COLUMBIA, S.C. — It’s an institution as old as the nation itself, but the Electoral College remains an enigma to many Americans. The Founding Fathers, apprehensive about the unchecked power of the popular vote, added the extra step to the process of choosing a president.
A look at the ins and outs of the Electoral College and how its role could be even more scrutinized this year:
Who are the electors?
Their names often aren’t published on ballots, but voters are technically picking a slate of party electors — not the individual candidate — when they cast their ballots.
Each state has as many members of the Electoral College as its number of U.S. House and Senate members combined. The District of Columbia has three electors, making the national total 538.
Typically each party selects as its electors party leaders, elected officials and activists. Each state has different timelines for elector selection, but it generally happens at least a few months before a general election, often as part of state party conventions.
How does it work?
As election results come in, networks and race callers compile electoral vote totals for candidates. Once someone has won a majority of 270 electoral votes, we theoretically have a president.
But none of it is actually official yet. State officials will certify vote totals in the days after an election, but electors don’t technically cast their votes until about six weeks later, when they meet in their respective capital cities. Electors vote on two ballots, one for president and one for vice president.
About a month later, before a joint session of Congress, the current vice president opens the votes from each state and officially declares the next president.

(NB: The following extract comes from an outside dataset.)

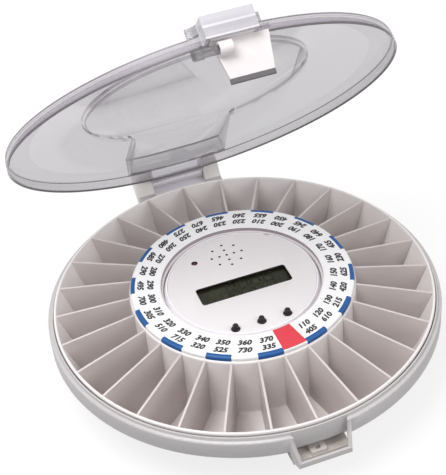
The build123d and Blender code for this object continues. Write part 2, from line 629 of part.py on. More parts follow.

If no candidate gets a majority, there’s a “contingent election,” under which the U.S. House determines the winner, with each state delegation getting one vote. The U.S. Senate selects the vice president, with each senator getting a single vote.
According to House archives, only two presidential elections, in 1800 and 1824, have been decided this way.
Winner-take-all vs. district systems
The District of Columbia and 48 states operate on a “winner-take-all” system, meaning that all of that state’s electoral votes are awarded to the slate that won the popular vote.
The electors formally gather at a later date to officially cast their votes for president.
According to the National Conference of State Legislatures, only Maine and Nebraska use a district system. The presidential candidate who wins the popular vote in each congressional district receives one electoral vote, and the remaining two votes are awarded to the candidate with the most votes statewide.
Do they have to stick with the nominee?
Mostly, although not always.
Twenty-one states don’t require their electors to go along with the popular vote. That includes Georgia, traditionally Republican, where GOP elector Baoky Vu, citing Trump’s “antics and asinine behavior,” said last week that he won’t vote for Trump in the general election and might not in good conscience be able to cast his electoral vote for him, opting instead to write someone else in. Hours later, he resigned as an elector.
According to FairVote, a nonprofit that advocates electoral reform, there have been just over 150 of these so-called faithless electors. Many of those votes were changed because the original candidate died before electors cast their votes. More than 80 were changed either by accident or the elector’s personal interest. A handful abstained from voting altogether.
The 29 states that require faithfulness from their electors can impose a variety of punishments, including fines. According to NCSL, Oklahoma and Washington impose civil penalties of $1,000. In South Carolina, a faithless elector is subject to criminal penalties.
In 2000, Barbara Lett-Simmons, an elector for the District of Columbia, cast a blank ballot for president and vice president in protest of the District’s unfair voting rights. According to NCSL, the last time an elector crossed over to back another party’s nominee was 1972, when Virginia Republican elector Roger L. MacBride cast his vote for Libertarian candidate John Hospers.
Will it always be this way?
Bills have been introduced across the country to streamline Electoral College processes, with most proposing a switch to the district system, but none has been successful. A National Popular Vote Compact has been proposed, meaning that states could eventually bypass the Electoral College, promising to give all their electoral votes to the party that wins the national — rather than state — popular vote.
States with a combined total of at least 270 electoral votes must join the compact before it takes effect. So far, the compact has 136 pledged votes, so there’s a ways to go before any systemic change happens.